Linda Young— 60% certain
Agnes Morris— 65% certain
Elsie Boone— 70% certain

. In fact, Linda Young was not asked about the photographic display until counsel for appellant questioned her on cross-examination. However, appellant’s earlier motion to suppress the photographic identifications had been denied. In addition, we note that Officer Hadley testified about the photographic display prior to Linda Young’s testimony. Accordingly, it was arguably good defense strategy for counsel to attempt to undermine Linda Young’s credibility by revealing the uncertainty of her photographic identification and the potentially suggestive nature of the collective photographic display.

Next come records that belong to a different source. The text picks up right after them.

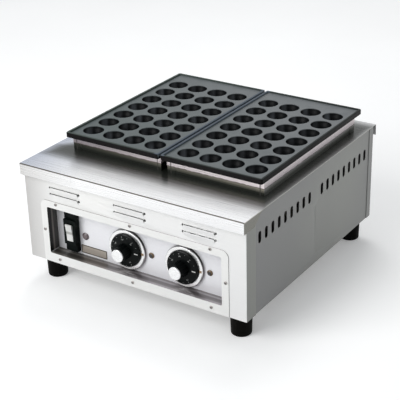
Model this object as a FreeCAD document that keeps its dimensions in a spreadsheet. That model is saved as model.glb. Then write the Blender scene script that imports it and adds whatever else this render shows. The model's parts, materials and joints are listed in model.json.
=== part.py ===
"""Countertop takoyaki maker with two lift-off cast plates, built as separate pieces.

Frame: +Z up, the front faces -Y, +X to the right. The origin lies on the standing surface,
under the middle of the case. Every size below is in millimetres.
"""

import FreeCAD, Part
import math
import os
import re

import Sketcher

# --------------------------------------------------------------------------------------
# Driving dimensions. Each is written once; everything else is worked out from them.
# --------------------------------------------------------------------------------------
SIZES = {
    # case of folded stainless sheet
    "case_width": 468,
    "case_depth": 468,
    "case_height": 190,
    "sheet": 1.0,
    "front_return": 30,
    "rear_return": 16,
    "top_flange": 12,
    "pan_wall": 15,
    "pan_vent_length": 64,
    "pan_vent_count": 4,
    "seam_gap": 0.3,
    # feet
    "foot_height": 46,
    "foot_radius": 19.5,
    "foot_sole_radius": 18.5,
    "foot_sole_round": 3,
    "foot_shoulder_round": 9,
    "foot_inset_side": 31.4,
    "foot_inset_front": 33.8,
    "foot_inset_rear": 23.2,
    "foot_recess_radius": 7.5,
    "foot_web": 9,
    "foot_bolt_radius": 3,
    "foot_bolt_head_radius": 5,
    "foot_bolt_head_height": 4,
    "foot_nut_radius": 5.6,
    "foot_nut_height": 5,
    "foot_bolt_spare": 1,
    "bolt_clearance": 0.3,
    # top cover
    "cover_side_overhang": 1.4,
    "lip_overhang": 9,
    "lip_height": 22,
    "lip_flare": 1.6,
    "lip_bend_radius": 2,
    "lip_wrap": 33,
    "lip_wrap_taper": 25,
    # slots in the side panels
    "slot_width": 9.5,
    "slot_height": 22,
    "slot_drop": 49,
    "slot_pitch": 21.5,
    "slot_count": 9,
    "slot_group_pitch": 218,
    "slot_shift": 5.3,
    # pressed crease in the middle of each side panel
    "crease_shift": 4,
    "crease_width": 7,
    "crease_depth": 0.6,
    "crease_foot": 20,
    "crease_length": 96,
    # louvres in the front panel
    "louvre_length": 61,
    "louvre_rise": 2.6,
    "louvre_wall": 0.8,
    "louvre_pitch": 143,
    "louvre_height_share": 0.163,
    "louvre_row_share": 0.293,
    "louvre_relief_radius": 2.3,
    "louvre_relief_overlap": 0.5,
    # slots in the rear panel
    "rear_slot_length": 60,
    "rear_slot_width": 5,
    "rear_slot_pitch": 13,
    "rear_slot_group_pitch": 220,
    # control tray
    "recess_width": 372,
    "recess_height": 93,
    "recess_rise": 18.5,
    "recess_depth": 24.5,
    "recess_corner": 3,
    "tray_side_flange": 14,
    "tray_top_flange": 13.5,
    "tray_corner": 13,
    "tray_fit": 1,
    "tray_screw_inset": 21.5,
    "tray_screw_row_gap": 9.25,
    "tray_screw_side_gap": 8,
    "tray_screw_radius": 1.5,
    "tray_screw_head_radius": 3,
    "tray_screw_head_height": 1.8,
    "tray_screw_length": 7,
    "head_crown_share": 0.7,
    # thermostat dials
    "right_dial_inset": 89.5,
    "dial_pitch": 121.5,
    "dial_rise": 58.5,
    "bezel_radius": 39,
    "bezel_bore_radius": 32,
    "bezel_depth": 6.5,
    "bezel_edge": 1.5,
    "skirt_radius": 31,
    "skirt_front": 12,
    "skirt_thickness": 7.5,
    "skirt_bevel": 2,
    "grip_length": 20,
    "grip_root_radius": 14.6,
    "grip_tip_radius": 13.2,
    "flute_count": 12,
    "flute_radius": 1.8,
    "flute_set": 0.4,
    "cap_radius": 12,
    "cap_thickness": 2.3,
    "cap_spigot_radius": 4,
    "cap_spigot_length": 3,
    "cap_edge": 0.5,
    # thermostats
    "shaft_radius": 3,
    "running_gap": 0.05,
    "shaft_in_knob": 17,
    "shaft_in_thermostat": 14,
    "shaft_flat": 0.8,
    "bush_radius": 5,
    "bush_length": 4,
    "thermostat_width": 44,
    "thermostat_height": 34,
    "thermostat_depth": 30,
    "thermostat_screw_pitch": 28,
    "thermostat_screw_radius": 1.5,
    "thermostat_screw_head_radius": 2.8,
    "thermostat_screw_head_height": 1.6,
    "thermostat_screw_length": 8,
    "tab_width": 6.3,
    "tab_thickness": 0.8,
    "tab_length": 9,
    "tab_pitch": 24,
    # pilot lamps
    "dial_lamp_offset": 50.5,
    "dial_lamp_radius": 5.5,
    "power_lamp_offset": 27,
    "power_lamp_rise": 57.5,
    "power_lamp_radius": 7,
    "lamp_flange": 1.4,
    "lamp_dome": 2.2,
    "lamp_stem": 4,
    "lamp_holder_length": 22,
    "lamp_wall": 1.6,
    # circuit breaker
    "breaker_inset": 38,
    "breaker_rise": 63.5,
    "breaker_width": 26,
    "breaker_height": 79,
    "breaker_stand": 13,
    "breaker_depth": 46,
    "breaker_ear": 5,
    "breaker_ear_thickness": 2.5,
    "breaker_fit": 0.4,
    "breaker_nose_height": 50,
    "breaker_shoulder": 4,
    "toggle_width": 14,
    "toggle_height": 34,
    "toggle_root": 10,
    "toggle_dip": 1,
    "toggle_thickness": 5,
    "toggle_tilt": 7,
    "toggle_pin_radius": 1.5,
    "toggle_pin_length": 2,
    "toggle_stand": 3,
    "toggle_clearance": 1,
    # cooking plates
    "plates_x": 11.7,
    "plates_front": 76.5,
    "plate_gap": 3.6,
    "plate_width": 204.8,
    "plate_depth": 369,
    "plate_thickness": 6,
    "plate_rim_height": 3.5,
    "plate_rim_width": 5,
    "plate_rim_round": 1.5,
    "plate_corner": 4,
    "cup_pitch": 46,
    "cup_columns": 4,
    "cup_rows": 7,
    "cup_front_margin": 39.8,
    "cup_radius": 19.5,
    "cup_depth": 17,
    "cup_wall": 3,
    # heater boxes under the plates
    "box_side_inset": 5.6,
    "box_front_inset": 16,
    "box_rear_inset": 21,
    "box_height": 28,
    "box_wall": 1.2,
    "box_foot": 10,
    "box_band_height": 15,
    "box_band_rise": 1.2,
    "box_corner_leg": 16,
    "box_corner_thickness": 0.8,
    "plate_seat_gap": 0.3,
    # reflector pans inside the heater boxes
    "reflector_wall": 0.8,
    "reflector_fit": 1,
    "reflector_depth": 24,
    # heating elements
    "element_radius": 4,
    "element_drop": 13,
    "element_run_pitch": 40,
    "element_front_margin": 40,
    "element_rear_margin": 32,
    "element_tail": 12,
    "element_hole_gap": 0.6,
    "terminal_radius": 2,
    "terminal_length": 10,
    "rest_width": 12,
    "rest_length": 150,
    "rest_pitch": 180,
    "rest_seat_gap": 0.1,
    # mains side, inside the case and through the rear panel
    "block_x": 110,
    "block_y": 150,
    "block_length": 70,
    "block_width": 24,
    "block_height": 18,
    "block_cell_count": 4,
    "block_cell_pitch": 16,
    "block_cell_width": 12,
    "block_cell_depth": 6,
    "gland_x": 150,
    "gland_rise": 34,
    "gland_flange_radius": 12,
    "gland_flange_length": 4,
    "gland_nose_radius": 7.5,
    "gland_nose_length": 4.6,
    "gland_barrel_radius": 8,
    "gland_barrel_length": 14,
    "gland_bore_radius": 4.5,
    "gland_edge": 1,
    "gland_nut_radius": 12,
    "gland_nut_length": 5,
}

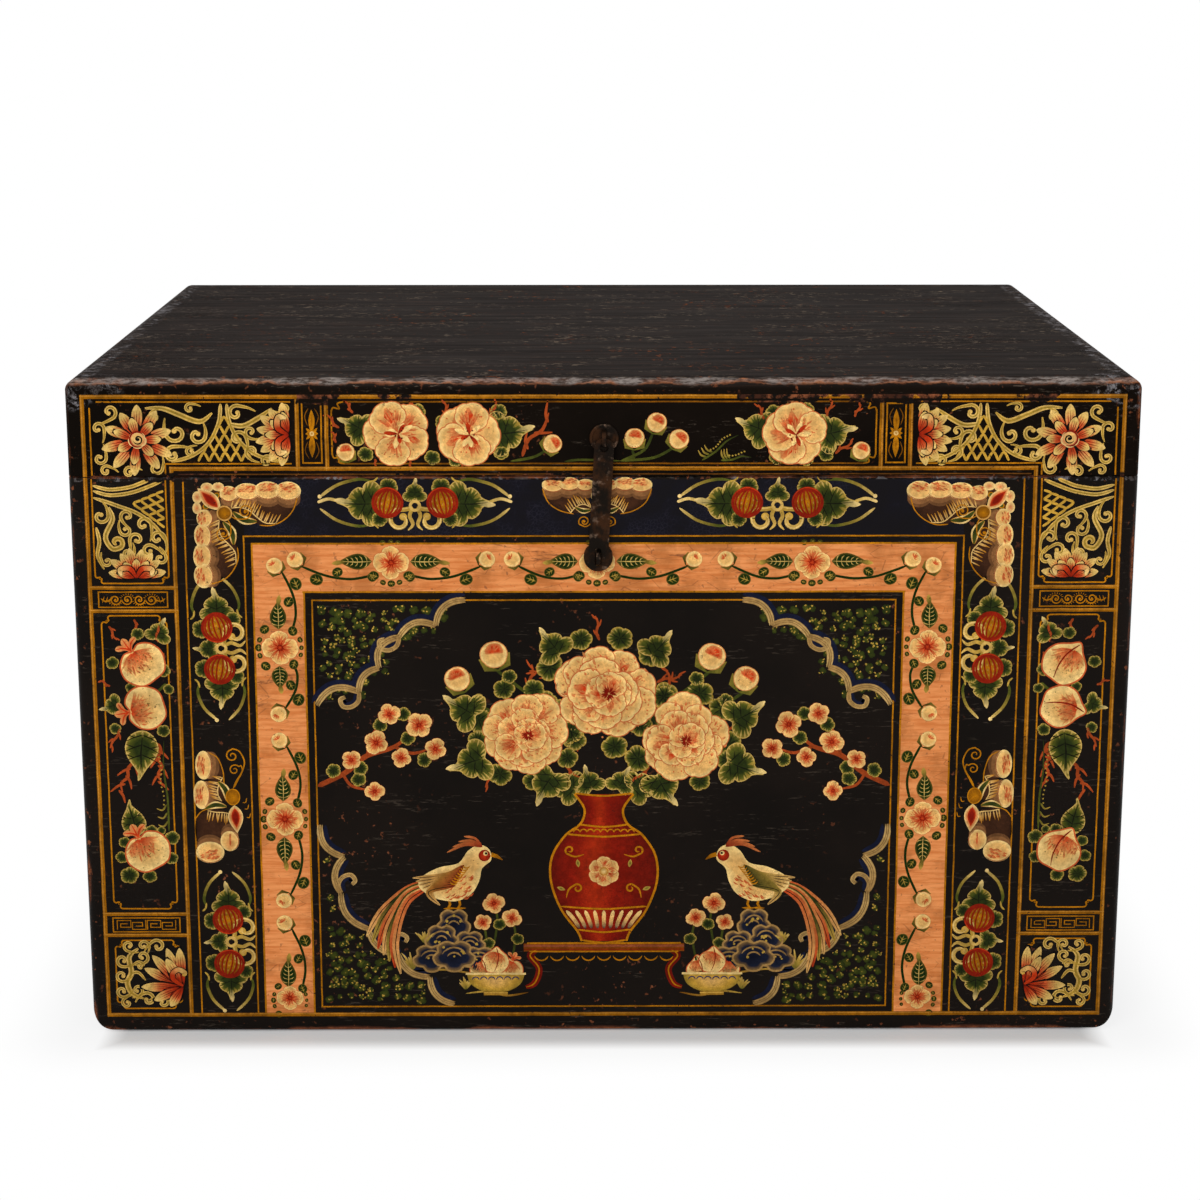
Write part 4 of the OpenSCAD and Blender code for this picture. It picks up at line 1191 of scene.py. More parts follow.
def vine_run(art, reach):
    """From a band flower at the origin along +Z: a leaf, and a stem on the +X side that ends in a bud."""
    pointed_leaf(art.at(-1, 16.5), reach * 0.4, 14.5)
    stem = smooth([(11, 15), (14.5, reach * 0.42), (12, reach * 0.66), (3.5, reach - 6)])
    art.stroke(stem, 2.3, T.vine, ends=(0.1, 0.1), thin=0.6, coat=0.1)
    leaflet(art.at(11.5, 15, 20), 4.6)
    leaflet(art.at(8.5, reach * 0.56, -30), 4.8)
    leaflet(art.at(15, reach * 0.78, 20), 5.8)
    bud(art.at(-3, reach, 34, coat=0.6), 7.2, calyx=T.vine)


def flower_leaflets(art):
    """The ring of small leaves round a band flower."""
    for a, far, r in ((128, 21, 4.4), (232, 21, 4.4), (158, 19, 2.6), (180, 18.6, 3.4), (202, 19, 2.6),
            (22, 19, 2.6), (0, 18.6, 2.2), (-20, 19, 2.2)):
        b = radians(a)
        leaflet(art.at(far * cos(b), far * sin(b), a), r)


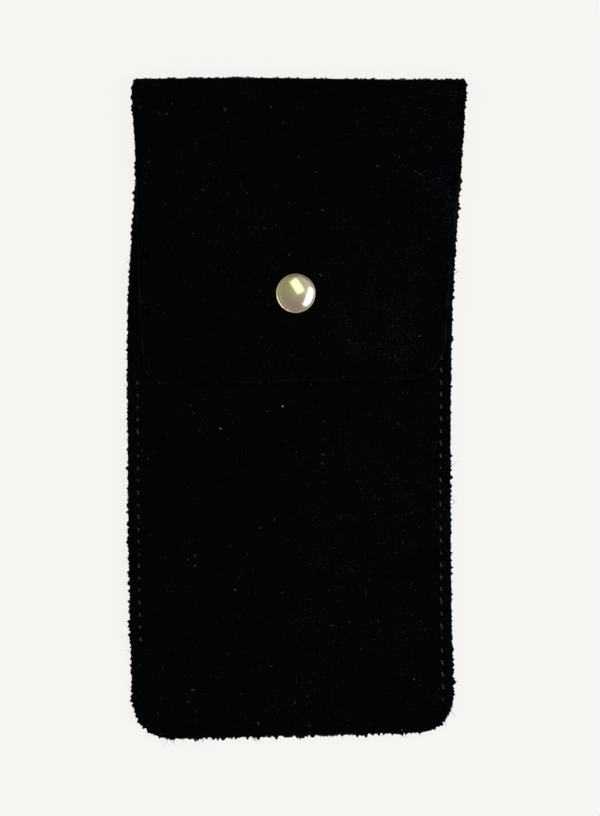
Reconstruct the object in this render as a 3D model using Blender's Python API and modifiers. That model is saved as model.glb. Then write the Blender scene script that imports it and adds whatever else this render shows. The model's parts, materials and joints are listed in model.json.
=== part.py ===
"""A soft suede glasses case: a flat pocket with a fold-over flap, closed by a ring-spring snap.

The case lies on its back panel. X runs across it, Y from the foot to the fold, and Z up.
The origin is in the middle of the box that the case fills, on the surface it lies on.
The back panel, the fold and the flap are one cut of suede, divided here where the fold starts to turn.
"""
import math

import bmesh
import bpy
from mathutils import Vector

MM = 0.001

# Suede
LEATHER = 1.2 * MM
GAP = 0.3 * MM
FOLD_END_Y = 82.5 * MM
FOLD_INNER_RADIUS = 1.0 * MM
FOLD_OUTER_RADIUS = FOLD_INNER_RADIUS + LEATHER
HINGE = Vector((0, FOLD_END_Y - FOLD_OUTER_RADIUS, FOLD_OUTER_RADIUS))
FOLD_LEFT_X = -41.3 * MM
FOLD_RIGHT_X = 42.25 * MM
MOUTH_Y = 61.0 * MM

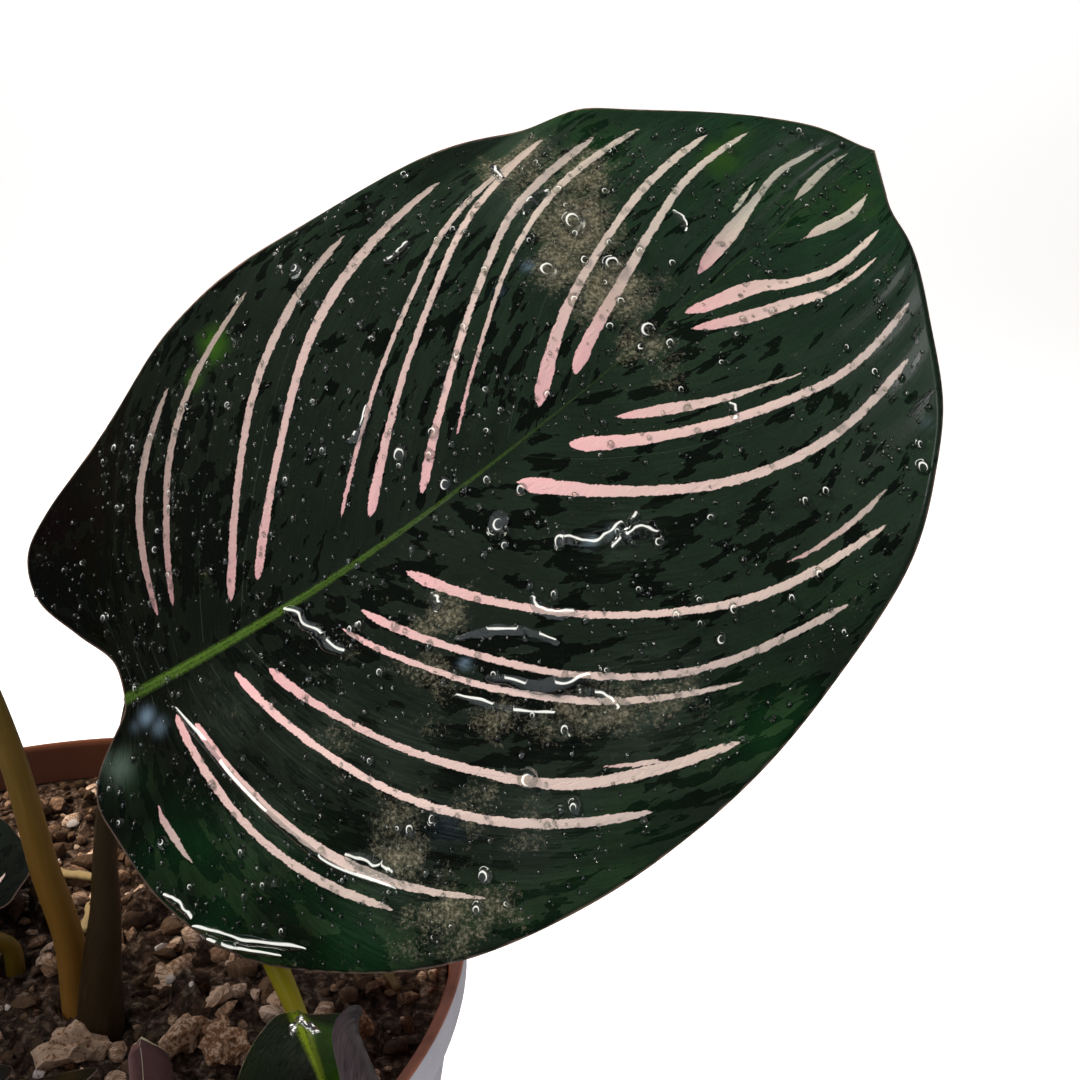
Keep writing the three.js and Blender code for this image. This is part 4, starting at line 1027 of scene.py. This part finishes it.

. Appellant also asserts that the verdicts are against the weight of the evidence. Our review of a challenge to the weight of the evidence is limited to the following standard:

A motion for a new trial on grounds that the verdict is contrary to the weight of the evidence concedes that there is sufficient evidence to sustain the verdict but contends, nevertheless, that the verdict is against the weight of the evidence. Whether a new trial should be granted on grounds that the verdict is against the weight of the *298evidence is addressed to the sound discretion of the trial judge, and his decision will not be reversed on appeal unless there has been an abuse of discretion. The test is not whether the court would have decided the case in the same way but whether the verdict is so contrary to the evidence as to make the award of a new trial imperative so that right may be given another opportunity to prevail.

Commonwealth v. Taylor, 324 Pa.Super. 420, 425, 471 A.2d 1228, 1230 (1984) (citations omitted). Given our determination that appellant’s second issue warrants a new trial, we need not address the merits of appellant’s weight of the evidence claim. However, we note that given our standard of review, we are unable to conclude that the verdict at trial was against the weight of the evidence presented to the jury in light of the record we have before us.